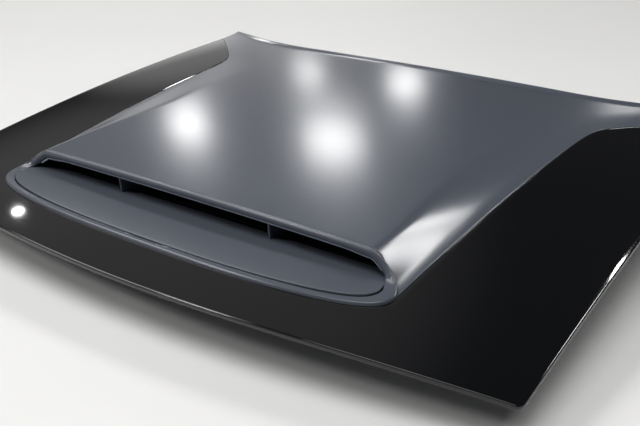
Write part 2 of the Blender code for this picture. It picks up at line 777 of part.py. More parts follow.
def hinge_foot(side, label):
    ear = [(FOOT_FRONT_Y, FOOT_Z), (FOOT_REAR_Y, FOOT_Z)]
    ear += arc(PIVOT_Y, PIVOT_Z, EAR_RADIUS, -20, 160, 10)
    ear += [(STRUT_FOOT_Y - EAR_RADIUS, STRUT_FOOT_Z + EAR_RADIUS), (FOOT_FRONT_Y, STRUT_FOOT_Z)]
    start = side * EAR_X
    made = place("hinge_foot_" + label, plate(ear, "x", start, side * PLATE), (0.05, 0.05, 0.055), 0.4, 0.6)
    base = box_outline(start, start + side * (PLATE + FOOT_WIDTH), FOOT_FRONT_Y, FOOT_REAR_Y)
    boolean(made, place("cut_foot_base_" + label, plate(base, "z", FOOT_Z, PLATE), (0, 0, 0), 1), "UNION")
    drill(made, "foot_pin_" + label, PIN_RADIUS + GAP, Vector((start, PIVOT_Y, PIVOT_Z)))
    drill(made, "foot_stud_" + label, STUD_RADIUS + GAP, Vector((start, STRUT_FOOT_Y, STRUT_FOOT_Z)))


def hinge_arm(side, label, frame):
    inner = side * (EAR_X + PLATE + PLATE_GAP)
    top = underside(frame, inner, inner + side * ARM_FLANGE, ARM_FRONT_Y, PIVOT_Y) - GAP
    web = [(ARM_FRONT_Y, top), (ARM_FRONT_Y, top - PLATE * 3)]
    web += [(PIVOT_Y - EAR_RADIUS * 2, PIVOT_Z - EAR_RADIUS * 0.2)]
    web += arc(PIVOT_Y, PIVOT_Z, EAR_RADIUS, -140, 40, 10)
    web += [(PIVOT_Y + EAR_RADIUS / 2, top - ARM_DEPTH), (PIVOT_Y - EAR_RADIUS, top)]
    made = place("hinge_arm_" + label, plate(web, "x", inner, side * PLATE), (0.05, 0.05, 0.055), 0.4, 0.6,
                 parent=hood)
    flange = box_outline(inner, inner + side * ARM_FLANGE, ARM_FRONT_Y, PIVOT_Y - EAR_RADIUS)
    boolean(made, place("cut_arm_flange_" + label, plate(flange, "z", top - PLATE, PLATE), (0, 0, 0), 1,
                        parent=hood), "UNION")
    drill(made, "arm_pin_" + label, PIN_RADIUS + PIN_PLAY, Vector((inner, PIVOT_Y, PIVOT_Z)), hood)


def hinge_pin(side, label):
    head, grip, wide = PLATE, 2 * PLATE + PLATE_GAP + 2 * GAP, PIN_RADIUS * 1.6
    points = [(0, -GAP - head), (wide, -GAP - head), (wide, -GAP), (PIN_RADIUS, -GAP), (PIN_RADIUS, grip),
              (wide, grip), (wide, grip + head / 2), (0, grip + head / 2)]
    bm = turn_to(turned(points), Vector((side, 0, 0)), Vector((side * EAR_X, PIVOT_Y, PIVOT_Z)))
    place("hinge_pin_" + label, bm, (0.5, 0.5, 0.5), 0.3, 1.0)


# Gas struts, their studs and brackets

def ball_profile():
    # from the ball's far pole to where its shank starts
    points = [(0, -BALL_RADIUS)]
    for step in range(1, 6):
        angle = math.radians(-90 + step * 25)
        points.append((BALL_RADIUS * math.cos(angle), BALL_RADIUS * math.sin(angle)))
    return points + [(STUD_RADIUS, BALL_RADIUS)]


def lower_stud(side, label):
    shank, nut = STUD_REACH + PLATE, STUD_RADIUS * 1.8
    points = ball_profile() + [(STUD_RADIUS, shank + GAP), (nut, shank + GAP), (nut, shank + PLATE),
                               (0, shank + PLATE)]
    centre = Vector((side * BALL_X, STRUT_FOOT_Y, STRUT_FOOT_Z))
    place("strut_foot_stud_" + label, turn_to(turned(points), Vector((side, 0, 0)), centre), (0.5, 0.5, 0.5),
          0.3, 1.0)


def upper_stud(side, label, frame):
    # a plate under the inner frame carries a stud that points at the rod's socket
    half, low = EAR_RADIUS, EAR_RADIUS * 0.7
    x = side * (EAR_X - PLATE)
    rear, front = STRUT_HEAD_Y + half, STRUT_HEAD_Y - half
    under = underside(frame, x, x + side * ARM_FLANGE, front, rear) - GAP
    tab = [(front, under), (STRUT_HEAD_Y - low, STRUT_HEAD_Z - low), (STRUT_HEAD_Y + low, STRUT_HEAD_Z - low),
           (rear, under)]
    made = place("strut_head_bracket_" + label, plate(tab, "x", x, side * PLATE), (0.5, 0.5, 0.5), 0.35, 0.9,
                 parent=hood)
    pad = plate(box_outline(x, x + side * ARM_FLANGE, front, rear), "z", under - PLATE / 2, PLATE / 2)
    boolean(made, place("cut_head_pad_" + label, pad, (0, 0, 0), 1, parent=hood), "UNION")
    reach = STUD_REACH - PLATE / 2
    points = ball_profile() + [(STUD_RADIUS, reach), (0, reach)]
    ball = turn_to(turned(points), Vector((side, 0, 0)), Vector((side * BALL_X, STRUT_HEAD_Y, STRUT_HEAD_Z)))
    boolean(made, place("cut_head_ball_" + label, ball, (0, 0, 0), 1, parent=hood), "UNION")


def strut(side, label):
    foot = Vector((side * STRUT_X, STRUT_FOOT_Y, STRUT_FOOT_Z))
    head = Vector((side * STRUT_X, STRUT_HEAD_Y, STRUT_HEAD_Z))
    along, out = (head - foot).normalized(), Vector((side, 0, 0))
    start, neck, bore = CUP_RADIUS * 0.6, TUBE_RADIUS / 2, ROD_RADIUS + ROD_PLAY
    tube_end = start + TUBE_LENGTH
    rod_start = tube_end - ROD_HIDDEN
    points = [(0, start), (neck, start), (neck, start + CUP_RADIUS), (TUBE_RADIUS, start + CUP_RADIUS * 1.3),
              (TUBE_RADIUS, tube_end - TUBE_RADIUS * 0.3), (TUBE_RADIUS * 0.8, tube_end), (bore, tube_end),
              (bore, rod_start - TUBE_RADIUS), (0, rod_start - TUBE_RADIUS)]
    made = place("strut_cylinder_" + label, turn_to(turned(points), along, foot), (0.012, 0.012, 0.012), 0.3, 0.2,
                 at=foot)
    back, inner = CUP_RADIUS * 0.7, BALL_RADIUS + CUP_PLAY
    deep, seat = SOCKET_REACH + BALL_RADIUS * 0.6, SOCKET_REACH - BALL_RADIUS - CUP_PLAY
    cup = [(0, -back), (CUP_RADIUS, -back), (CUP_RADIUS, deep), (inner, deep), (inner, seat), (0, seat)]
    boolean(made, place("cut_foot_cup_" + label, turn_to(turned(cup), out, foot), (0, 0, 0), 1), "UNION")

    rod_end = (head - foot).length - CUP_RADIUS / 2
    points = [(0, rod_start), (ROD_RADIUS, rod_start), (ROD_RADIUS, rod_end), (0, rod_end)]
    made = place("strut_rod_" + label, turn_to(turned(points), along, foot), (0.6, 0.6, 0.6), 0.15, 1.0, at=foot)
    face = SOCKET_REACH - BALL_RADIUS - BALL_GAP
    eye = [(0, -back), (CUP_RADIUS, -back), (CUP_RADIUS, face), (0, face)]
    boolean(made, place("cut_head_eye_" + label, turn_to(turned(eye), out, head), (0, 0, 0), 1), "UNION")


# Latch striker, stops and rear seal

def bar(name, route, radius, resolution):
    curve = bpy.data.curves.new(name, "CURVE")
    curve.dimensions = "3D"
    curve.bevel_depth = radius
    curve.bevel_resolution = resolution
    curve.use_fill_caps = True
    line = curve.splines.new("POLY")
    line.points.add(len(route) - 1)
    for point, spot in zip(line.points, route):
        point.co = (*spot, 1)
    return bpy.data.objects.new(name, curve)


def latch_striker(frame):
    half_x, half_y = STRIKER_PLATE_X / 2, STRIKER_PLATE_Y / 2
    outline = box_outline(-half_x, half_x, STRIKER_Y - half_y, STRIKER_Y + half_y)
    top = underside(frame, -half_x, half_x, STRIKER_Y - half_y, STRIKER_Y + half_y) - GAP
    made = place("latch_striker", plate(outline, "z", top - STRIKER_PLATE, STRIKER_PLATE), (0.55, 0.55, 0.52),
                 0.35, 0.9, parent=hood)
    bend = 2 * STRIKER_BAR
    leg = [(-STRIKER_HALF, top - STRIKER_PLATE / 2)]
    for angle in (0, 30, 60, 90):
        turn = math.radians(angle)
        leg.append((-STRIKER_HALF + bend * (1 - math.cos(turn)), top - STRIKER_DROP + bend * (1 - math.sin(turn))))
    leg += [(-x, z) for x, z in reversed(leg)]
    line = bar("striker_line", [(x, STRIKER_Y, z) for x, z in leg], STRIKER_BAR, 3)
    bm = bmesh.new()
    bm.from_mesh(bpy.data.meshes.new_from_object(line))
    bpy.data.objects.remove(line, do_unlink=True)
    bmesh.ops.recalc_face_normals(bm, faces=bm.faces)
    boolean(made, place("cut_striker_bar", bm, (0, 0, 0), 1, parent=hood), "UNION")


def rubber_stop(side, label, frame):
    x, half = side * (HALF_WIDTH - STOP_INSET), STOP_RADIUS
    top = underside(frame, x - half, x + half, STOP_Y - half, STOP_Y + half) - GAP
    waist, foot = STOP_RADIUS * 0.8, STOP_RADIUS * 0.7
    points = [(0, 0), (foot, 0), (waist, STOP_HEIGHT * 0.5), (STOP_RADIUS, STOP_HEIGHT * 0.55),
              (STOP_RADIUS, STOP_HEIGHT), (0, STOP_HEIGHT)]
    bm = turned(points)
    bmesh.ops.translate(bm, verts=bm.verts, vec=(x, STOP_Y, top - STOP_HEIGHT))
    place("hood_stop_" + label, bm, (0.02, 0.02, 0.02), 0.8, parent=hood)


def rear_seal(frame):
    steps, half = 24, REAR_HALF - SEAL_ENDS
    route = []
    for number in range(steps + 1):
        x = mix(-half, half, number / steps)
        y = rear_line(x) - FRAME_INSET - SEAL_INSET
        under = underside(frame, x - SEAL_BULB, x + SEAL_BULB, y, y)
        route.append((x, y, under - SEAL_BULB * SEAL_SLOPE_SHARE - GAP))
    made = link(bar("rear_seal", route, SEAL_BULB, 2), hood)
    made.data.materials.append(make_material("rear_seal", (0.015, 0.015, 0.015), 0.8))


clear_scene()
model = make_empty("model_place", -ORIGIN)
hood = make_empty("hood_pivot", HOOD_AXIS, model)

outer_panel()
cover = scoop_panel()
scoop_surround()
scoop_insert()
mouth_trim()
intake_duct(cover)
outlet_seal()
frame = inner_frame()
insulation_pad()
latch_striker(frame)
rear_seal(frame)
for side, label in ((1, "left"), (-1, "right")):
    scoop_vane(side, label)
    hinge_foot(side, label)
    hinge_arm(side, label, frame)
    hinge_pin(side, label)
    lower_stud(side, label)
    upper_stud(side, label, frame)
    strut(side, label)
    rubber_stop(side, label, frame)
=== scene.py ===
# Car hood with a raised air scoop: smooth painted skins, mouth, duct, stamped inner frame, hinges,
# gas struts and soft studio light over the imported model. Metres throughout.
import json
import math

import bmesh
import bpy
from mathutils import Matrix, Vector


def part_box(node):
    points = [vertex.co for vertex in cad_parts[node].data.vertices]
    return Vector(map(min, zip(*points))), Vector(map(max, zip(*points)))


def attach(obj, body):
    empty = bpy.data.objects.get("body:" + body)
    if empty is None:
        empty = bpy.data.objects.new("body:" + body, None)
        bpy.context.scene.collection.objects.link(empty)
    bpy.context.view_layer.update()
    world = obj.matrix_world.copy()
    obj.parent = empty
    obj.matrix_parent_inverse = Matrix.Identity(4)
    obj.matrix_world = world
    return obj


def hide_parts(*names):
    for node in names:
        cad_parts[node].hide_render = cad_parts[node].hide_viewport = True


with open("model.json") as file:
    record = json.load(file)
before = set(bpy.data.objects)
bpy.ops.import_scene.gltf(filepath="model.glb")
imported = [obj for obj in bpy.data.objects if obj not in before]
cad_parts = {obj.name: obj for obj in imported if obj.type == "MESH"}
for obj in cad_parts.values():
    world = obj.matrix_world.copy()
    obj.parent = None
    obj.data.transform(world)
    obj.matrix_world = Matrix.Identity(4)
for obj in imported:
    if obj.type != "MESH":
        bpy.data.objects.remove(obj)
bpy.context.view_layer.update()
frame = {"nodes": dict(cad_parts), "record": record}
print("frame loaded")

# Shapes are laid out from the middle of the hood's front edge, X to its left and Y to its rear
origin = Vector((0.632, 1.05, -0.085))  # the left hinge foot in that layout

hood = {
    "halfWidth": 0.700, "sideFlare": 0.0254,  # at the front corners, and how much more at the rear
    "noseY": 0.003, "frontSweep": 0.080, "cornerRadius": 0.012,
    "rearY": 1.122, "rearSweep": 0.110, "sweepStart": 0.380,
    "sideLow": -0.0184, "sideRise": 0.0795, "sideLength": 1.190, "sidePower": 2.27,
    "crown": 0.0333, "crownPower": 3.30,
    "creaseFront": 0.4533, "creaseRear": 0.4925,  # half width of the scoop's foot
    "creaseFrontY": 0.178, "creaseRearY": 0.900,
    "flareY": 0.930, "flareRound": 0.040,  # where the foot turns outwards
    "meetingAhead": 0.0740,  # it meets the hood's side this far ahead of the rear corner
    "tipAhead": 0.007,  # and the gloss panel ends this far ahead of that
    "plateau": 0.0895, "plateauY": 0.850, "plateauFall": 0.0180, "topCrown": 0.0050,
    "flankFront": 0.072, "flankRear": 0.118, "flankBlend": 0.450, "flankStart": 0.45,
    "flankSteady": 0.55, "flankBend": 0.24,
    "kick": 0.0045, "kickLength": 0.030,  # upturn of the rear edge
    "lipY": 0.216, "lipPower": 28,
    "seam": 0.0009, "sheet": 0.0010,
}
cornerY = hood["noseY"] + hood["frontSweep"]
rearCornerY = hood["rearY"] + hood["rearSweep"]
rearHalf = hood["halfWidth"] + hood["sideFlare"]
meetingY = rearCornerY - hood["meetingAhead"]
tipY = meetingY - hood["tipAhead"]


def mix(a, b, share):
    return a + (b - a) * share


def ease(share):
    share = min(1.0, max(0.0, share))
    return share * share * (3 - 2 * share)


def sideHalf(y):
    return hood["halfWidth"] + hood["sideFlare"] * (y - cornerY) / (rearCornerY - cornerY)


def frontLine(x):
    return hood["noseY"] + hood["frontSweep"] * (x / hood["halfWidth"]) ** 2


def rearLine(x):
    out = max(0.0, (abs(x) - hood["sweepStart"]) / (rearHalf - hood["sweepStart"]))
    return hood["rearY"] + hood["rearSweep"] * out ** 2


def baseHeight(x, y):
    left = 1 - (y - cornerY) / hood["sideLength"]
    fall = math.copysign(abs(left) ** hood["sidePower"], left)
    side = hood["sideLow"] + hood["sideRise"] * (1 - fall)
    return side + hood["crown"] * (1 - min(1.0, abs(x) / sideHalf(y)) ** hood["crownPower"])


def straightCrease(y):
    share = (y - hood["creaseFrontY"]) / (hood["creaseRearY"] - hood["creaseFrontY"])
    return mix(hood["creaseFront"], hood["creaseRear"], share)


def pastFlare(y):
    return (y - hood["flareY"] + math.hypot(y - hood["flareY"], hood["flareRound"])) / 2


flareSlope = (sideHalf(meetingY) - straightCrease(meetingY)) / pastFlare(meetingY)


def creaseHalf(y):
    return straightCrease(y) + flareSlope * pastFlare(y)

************

### Task to complete
Look above for the line that contains "clear_scene()". Starting there, transcribe every line exactly until you have copied the line that contains "record = json.load(file)".

### Solution to this problem
clear_scene()
model = make_empty("model_place", -ORIGIN)
hood = make_empty("hood_pivot", HOOD_AXIS, model)

outer_panel()
cover = scoop_panel()
scoop_surround()
scoop_insert()
mouth_trim()
intake_duct(cover)
outlet_seal()
frame = inner_frame()
insulation_pad()
latch_striker(frame)
rear_seal(frame)
for side, label in ((1, "left"), (-1, "right")):
    scoop_vane(side, label)
    hinge_foot(side, label)
    hinge_arm(side, label, frame)
    hinge_pin(side, label)
    lower_stud(side, label)
    upper_stud(side, label, frame)
    strut(side, label)
    rubber_stop(side, label, frame)
=== scene.py ===
# Car hood with a raised air scoop: smooth painted skins, mouth, duct, stamped inner frame, hinges,
# gas struts and soft studio light over the imported model. Metres throughout.
import json
import math

import bmesh
import bpy
from mathutils import Matrix, Vector


def part_box(node):
    points = [vertex.co for vertex in cad_parts[node].data.vertices]
    return Vector(map(min, zip(*points))), Vector(map(max, zip(*points)))


def attach(obj, body):
    empty = bpy.data.objects.get("body:" + body)
    if empty is None:
        empty = bpy.data.objects.new("body:" + body, None)
        bpy.context.scene.collection.objects.link(empty)
    bpy.context.view_layer.update()
    world = obj.matrix_world.copy()
    obj.parent = empty
    obj.matrix_parent_inverse = Matrix.Identity(4)
    obj.matrix_world = world
    return obj


def hide_parts(*names):
    for node in names:
        cad_parts[node].hide_render = cad_parts[node].hide_viewport = True


with open("model.json") as file:
    record = json.load(file)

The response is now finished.